= THE REQUEST =
Both the line containing "creases and ears" and the line containing "for node in" are to be reproduced exactly, along with every line between them, and nothing more.

= DATA FOR THE TASK =

_ _ _ _ _ _ _

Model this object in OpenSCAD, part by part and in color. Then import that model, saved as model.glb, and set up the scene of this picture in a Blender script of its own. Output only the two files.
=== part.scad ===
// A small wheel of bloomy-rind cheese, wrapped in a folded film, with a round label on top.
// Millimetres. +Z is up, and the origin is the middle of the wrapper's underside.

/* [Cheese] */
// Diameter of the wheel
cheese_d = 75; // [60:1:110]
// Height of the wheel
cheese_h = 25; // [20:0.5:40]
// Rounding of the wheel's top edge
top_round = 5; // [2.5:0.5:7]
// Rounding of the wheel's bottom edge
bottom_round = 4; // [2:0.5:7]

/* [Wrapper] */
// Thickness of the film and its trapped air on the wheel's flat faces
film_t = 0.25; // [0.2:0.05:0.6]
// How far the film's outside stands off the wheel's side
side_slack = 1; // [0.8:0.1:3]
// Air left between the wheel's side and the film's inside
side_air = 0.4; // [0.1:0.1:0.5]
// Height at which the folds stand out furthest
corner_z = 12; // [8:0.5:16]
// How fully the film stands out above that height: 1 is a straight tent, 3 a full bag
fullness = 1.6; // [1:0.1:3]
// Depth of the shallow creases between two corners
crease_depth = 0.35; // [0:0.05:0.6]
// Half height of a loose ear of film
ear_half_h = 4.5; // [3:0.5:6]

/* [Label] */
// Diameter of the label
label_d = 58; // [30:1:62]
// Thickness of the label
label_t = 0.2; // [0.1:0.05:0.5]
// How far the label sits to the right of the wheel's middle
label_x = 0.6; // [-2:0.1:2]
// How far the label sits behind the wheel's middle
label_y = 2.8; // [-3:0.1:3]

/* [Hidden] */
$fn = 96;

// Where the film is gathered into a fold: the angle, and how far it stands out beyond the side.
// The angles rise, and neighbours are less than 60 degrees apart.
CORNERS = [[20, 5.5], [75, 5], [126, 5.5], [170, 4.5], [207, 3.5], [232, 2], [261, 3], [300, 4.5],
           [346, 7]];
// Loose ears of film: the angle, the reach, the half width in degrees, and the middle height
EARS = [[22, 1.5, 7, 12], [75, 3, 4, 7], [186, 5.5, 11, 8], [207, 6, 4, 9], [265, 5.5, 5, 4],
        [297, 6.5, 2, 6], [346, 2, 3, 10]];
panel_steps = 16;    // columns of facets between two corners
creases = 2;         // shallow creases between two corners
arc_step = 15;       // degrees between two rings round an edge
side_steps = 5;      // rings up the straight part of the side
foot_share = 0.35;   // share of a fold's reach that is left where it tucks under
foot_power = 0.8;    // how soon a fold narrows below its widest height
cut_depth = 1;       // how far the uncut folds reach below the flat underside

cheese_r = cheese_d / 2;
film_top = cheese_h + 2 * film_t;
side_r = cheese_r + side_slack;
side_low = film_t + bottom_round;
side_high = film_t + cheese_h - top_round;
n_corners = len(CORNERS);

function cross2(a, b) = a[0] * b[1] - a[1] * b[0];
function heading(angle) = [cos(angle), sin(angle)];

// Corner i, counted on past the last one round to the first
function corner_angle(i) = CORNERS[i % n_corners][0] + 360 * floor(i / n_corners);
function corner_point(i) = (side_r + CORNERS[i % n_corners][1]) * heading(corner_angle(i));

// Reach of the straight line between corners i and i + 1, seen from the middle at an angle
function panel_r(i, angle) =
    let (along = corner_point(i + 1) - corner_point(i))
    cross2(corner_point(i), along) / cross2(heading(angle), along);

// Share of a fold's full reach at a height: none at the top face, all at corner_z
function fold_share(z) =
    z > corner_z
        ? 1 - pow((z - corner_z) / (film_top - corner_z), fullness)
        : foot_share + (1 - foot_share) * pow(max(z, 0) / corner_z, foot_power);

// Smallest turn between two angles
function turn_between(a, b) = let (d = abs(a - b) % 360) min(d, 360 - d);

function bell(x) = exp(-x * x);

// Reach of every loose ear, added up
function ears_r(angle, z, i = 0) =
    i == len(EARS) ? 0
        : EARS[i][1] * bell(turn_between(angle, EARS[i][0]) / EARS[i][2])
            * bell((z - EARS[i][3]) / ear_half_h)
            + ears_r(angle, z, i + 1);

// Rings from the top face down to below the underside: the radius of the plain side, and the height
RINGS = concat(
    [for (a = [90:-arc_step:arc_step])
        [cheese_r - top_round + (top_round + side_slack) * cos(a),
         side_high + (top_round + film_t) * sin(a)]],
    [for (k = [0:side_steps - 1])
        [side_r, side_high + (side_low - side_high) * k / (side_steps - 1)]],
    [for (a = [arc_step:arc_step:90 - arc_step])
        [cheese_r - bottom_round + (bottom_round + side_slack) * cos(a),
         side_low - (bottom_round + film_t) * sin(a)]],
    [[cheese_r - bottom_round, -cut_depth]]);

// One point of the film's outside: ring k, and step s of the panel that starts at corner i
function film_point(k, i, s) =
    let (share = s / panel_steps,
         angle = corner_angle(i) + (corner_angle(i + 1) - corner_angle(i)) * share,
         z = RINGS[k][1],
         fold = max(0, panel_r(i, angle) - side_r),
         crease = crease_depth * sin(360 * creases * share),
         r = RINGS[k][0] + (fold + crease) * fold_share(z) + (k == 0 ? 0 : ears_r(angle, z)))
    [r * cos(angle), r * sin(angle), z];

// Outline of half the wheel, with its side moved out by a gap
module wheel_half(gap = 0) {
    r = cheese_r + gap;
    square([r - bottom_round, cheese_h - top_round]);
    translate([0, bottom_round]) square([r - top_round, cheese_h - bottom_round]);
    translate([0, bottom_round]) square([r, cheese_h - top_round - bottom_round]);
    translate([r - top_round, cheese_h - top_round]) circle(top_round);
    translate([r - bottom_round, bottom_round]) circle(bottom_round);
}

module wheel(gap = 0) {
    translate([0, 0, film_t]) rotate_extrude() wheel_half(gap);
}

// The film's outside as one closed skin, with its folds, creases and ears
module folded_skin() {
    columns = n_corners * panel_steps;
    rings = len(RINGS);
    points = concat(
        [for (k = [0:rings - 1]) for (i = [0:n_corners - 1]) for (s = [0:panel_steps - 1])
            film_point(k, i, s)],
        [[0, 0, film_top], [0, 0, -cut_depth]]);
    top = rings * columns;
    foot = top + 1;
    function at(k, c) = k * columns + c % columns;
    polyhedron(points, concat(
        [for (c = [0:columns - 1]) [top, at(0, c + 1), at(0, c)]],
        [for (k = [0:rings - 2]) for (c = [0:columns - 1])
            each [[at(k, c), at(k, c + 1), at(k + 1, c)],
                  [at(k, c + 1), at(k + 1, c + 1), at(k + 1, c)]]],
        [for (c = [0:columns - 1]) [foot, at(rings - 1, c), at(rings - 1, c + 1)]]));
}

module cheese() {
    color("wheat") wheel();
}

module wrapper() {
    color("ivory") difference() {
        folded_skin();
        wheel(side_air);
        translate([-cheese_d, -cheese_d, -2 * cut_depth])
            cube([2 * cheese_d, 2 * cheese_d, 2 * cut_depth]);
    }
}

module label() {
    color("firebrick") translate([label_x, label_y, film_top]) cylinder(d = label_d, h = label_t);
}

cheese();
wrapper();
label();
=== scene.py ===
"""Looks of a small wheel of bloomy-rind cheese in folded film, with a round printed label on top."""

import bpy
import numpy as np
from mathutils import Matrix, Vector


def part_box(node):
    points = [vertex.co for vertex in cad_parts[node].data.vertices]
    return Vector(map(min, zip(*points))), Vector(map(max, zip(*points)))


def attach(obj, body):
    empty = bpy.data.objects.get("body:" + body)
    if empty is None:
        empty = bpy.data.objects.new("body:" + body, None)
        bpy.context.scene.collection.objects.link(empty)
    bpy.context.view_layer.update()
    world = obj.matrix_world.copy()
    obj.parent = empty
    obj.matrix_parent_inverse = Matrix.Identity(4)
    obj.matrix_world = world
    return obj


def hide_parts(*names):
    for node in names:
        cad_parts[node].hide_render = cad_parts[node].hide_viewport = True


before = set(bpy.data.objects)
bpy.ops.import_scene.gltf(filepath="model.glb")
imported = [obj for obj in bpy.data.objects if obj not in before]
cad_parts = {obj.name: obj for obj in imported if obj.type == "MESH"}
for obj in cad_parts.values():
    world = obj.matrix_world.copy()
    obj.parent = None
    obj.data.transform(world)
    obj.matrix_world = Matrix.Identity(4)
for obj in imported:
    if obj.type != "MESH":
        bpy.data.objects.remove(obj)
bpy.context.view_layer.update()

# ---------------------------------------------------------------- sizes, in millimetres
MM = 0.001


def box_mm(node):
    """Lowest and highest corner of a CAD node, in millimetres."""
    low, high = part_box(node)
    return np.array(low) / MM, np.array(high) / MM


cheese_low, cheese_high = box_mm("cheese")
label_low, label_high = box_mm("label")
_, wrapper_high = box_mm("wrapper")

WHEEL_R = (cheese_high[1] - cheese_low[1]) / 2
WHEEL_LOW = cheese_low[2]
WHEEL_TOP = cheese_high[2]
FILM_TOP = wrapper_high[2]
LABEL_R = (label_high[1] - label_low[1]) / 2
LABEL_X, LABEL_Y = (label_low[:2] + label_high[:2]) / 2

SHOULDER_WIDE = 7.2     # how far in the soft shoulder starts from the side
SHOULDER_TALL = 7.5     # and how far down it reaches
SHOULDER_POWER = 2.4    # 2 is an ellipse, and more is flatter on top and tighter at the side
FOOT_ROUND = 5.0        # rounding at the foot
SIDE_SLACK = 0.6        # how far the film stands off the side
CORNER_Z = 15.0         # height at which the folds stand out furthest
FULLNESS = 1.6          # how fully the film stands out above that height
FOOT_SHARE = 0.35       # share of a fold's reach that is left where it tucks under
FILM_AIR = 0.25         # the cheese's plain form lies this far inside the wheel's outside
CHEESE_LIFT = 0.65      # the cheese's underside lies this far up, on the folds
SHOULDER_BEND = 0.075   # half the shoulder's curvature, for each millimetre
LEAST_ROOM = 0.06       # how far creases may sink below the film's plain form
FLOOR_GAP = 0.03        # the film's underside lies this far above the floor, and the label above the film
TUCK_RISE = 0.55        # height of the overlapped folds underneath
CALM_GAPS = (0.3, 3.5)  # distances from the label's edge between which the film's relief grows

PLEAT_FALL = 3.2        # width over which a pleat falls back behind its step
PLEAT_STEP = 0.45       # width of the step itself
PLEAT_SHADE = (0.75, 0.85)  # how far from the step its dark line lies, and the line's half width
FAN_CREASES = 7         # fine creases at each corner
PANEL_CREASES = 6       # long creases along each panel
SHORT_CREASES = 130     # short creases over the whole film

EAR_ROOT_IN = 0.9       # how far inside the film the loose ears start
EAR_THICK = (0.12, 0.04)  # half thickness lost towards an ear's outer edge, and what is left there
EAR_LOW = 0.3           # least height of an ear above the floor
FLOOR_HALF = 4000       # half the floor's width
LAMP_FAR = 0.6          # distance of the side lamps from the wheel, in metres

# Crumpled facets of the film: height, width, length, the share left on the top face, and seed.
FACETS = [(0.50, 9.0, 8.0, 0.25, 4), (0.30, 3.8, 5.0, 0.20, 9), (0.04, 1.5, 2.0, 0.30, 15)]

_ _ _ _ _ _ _

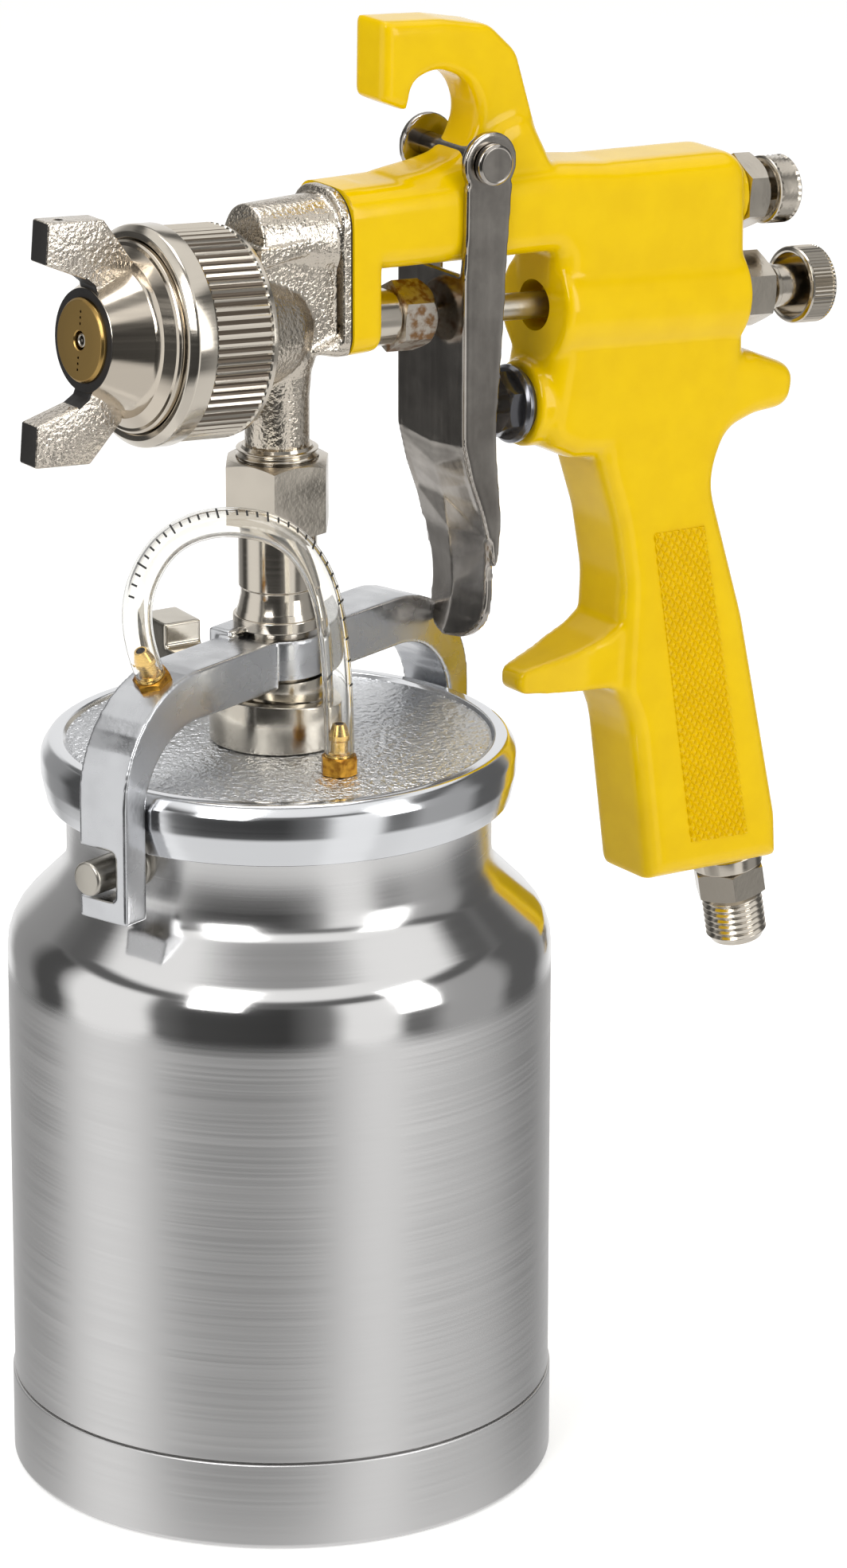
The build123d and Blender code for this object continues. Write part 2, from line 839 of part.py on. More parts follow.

_ _ _ _ _ _ _

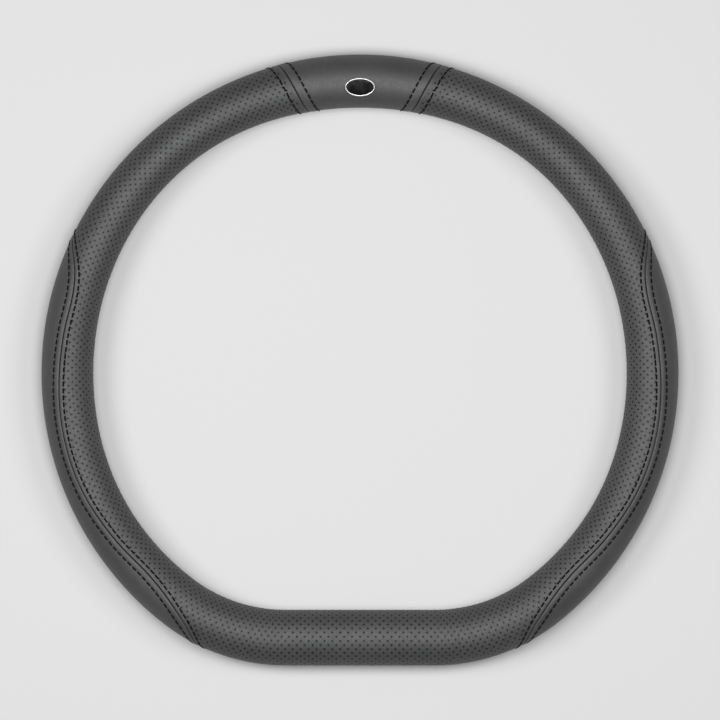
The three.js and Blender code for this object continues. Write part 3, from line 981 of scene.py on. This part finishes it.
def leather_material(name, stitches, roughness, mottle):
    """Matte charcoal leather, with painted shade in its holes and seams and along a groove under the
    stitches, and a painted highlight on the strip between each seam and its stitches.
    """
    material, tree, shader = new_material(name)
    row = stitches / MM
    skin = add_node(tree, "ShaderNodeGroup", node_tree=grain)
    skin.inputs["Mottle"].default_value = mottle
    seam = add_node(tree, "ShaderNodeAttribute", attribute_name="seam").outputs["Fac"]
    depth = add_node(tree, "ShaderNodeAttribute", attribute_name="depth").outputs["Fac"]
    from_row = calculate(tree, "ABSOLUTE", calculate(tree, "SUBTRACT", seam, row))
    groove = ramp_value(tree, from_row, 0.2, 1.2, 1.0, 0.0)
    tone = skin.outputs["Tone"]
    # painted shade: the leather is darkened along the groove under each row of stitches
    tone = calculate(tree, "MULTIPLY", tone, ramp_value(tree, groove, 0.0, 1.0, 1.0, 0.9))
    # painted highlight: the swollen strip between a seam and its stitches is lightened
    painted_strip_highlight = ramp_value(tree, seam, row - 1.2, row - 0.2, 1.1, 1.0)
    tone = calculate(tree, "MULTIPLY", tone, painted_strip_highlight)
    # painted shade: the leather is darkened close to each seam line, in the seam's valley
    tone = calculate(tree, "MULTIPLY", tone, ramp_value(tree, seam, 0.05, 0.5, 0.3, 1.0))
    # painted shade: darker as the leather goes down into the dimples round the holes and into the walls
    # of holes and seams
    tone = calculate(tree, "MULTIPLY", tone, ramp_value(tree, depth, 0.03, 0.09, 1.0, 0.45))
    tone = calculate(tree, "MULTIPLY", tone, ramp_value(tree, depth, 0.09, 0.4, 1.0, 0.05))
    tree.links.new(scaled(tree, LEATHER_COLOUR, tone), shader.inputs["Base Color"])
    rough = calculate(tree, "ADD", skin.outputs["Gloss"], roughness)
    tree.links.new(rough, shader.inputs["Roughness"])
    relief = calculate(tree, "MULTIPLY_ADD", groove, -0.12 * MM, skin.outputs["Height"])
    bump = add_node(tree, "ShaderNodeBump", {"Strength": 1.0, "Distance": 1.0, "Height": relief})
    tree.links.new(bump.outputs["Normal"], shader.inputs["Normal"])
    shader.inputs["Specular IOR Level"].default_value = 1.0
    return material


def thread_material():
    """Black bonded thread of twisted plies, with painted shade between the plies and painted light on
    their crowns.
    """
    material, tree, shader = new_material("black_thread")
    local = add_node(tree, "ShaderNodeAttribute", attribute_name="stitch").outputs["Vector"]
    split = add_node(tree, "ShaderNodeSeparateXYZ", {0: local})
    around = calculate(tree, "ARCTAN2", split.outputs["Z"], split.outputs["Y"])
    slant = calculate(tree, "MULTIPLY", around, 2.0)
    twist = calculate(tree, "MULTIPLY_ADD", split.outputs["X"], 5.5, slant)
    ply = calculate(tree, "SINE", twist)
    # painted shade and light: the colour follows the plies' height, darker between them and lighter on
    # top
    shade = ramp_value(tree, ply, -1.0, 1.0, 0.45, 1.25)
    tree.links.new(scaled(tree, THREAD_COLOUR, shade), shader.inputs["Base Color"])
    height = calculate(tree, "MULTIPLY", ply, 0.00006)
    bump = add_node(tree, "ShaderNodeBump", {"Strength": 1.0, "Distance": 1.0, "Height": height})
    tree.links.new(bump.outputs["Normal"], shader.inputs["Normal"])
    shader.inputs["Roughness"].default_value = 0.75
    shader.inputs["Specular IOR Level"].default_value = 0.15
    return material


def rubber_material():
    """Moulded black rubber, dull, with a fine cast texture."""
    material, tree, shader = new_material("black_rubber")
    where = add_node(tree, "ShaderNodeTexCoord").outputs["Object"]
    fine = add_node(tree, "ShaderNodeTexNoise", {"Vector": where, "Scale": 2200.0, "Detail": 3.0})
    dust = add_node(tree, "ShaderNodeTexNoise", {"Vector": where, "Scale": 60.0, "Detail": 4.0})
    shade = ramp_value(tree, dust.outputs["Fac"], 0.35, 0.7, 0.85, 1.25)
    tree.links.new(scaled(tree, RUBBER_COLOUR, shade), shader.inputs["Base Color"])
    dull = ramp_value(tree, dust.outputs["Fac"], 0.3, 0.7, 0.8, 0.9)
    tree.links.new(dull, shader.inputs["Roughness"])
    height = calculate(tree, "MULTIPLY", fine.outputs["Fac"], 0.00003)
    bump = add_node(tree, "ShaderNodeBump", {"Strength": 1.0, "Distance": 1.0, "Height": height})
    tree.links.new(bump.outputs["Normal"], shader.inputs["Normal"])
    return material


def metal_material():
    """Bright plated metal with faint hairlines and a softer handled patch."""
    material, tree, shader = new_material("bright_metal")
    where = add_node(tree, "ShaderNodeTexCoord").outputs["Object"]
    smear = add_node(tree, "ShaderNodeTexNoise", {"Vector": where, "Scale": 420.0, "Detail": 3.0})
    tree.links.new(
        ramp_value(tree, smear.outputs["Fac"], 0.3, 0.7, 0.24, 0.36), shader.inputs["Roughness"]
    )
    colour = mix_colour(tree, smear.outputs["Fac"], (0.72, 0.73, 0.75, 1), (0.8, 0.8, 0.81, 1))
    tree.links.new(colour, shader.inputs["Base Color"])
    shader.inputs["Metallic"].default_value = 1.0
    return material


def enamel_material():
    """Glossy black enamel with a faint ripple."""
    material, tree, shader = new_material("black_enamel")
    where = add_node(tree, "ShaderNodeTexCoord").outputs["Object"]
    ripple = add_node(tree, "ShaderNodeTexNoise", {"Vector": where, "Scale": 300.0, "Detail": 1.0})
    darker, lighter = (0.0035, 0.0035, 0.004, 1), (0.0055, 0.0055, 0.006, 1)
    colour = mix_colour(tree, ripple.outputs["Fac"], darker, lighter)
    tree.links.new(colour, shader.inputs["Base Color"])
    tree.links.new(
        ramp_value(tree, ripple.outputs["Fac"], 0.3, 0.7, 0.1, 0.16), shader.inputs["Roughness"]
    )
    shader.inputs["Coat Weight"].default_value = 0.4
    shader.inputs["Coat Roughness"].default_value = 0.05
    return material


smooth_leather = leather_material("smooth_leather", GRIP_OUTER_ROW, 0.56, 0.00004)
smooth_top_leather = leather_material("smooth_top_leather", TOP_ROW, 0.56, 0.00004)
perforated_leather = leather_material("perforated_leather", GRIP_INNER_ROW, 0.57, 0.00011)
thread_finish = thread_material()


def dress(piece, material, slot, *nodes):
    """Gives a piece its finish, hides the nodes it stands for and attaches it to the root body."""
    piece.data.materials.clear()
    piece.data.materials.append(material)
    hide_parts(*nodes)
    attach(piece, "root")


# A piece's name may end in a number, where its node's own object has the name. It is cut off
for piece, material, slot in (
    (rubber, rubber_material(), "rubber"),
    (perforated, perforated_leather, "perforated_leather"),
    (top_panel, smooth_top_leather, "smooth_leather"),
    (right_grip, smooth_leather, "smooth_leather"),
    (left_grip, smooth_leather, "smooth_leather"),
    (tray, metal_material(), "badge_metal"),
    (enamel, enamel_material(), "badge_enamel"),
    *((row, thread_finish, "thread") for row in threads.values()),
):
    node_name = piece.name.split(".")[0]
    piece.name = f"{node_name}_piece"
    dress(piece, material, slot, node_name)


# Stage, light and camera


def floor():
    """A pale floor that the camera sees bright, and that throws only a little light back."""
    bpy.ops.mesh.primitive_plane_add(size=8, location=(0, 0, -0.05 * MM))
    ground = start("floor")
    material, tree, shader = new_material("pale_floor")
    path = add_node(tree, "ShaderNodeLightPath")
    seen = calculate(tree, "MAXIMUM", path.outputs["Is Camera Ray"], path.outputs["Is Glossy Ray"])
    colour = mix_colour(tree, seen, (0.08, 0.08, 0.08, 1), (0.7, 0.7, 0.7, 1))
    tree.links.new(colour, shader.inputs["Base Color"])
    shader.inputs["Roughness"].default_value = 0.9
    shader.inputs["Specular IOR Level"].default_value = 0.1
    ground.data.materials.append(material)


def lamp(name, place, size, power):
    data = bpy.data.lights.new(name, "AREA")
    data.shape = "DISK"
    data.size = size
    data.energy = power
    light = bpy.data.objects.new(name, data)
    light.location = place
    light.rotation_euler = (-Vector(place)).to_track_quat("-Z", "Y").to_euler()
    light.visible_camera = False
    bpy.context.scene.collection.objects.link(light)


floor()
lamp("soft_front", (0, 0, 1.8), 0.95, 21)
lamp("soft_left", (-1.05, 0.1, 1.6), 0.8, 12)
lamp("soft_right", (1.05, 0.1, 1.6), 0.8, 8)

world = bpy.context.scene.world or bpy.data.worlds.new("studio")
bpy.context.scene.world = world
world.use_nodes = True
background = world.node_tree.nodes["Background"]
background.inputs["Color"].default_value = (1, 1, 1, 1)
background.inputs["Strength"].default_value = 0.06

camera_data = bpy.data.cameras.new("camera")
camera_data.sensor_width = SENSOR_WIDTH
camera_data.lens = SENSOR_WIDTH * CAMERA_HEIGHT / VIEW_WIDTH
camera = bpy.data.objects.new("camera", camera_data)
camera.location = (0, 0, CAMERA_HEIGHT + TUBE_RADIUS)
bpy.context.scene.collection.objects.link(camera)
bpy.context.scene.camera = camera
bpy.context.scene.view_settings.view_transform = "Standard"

_ _ _ _ _ _ _

= SOLUTION TO THIS EXERCISE =
// The film's outside as one closed skin, with its folds, creases and ears
module folded_skin() {
    columns = n_corners * panel_steps;
    rings = len(RINGS);
    points = concat(
        [for (k = [0:rings - 1]) for (i = [0:n_corners - 1]) for (s = [0:panel_steps - 1])
            film_point(k, i, s)],
        [[0, 0, film_top], [0, 0, -cut_depth]]);
    top = rings * columns;
    foot = top + 1;
    function at(k, c) = k * columns + c % columns;
    polyhedron(points, concat(
        [for (c = [0:columns - 1]) [top, at(0, c + 1), at(0, c)]],
        [for (k = [0:rings - 2]) for (c = [0:columns - 1])
            each [[at(k, c), at(k, c + 1), at(k + 1, c)],
                  [at(k, c + 1), at(k + 1, c + 1), at(k + 1, c)]]],
        [for (c = [0:columns - 1]) [foot, at(rings - 1, c), at(rings - 1, c + 1)]]));
}

module cheese() {
    color("wheat") wheel();
}

module wrapper() {
    color("ivory") difference() {
        folded_skin();
        wheel(side_air);
        translate([-cheese_d, -cheese_d, -2 * cut_depth])
            cube([2 * cheese_d, 2 * cheese_d, 2 * cut_depth]);
    }
}

module label() {
    color("firebrick") translate([label_x, label_y, film_top]) cylinder(d = label_d, h = label_t);
}

cheese();
wrapper();
label();
=== scene.py ===
"""Looks of a small wheel of bloomy-rind cheese in folded film, with a round printed label on top."""

import bpy
import numpy as np
from mathutils import Matrix, Vector


def part_box(node):
    points = [vertex.co for vertex in cad_parts[node].data.vertices]
    return Vector(map(min, zip(*points))), Vector(map(max, zip(*points)))


def attach(obj, body):
    empty = bpy.data.objects.get("body:" + body)
    if empty is None:
        empty = bpy.data.objects.new("body:" + body, None)
        bpy.context.scene.collection.objects.link(empty)
    bpy.context.view_layer.update()
    world = obj.matrix_world.copy()
    obj.parent = empty
    obj.matrix_parent_inverse = Matrix.Identity(4)
    obj.matrix_world = world
    return obj


def hide_parts(*names):
    for node in names:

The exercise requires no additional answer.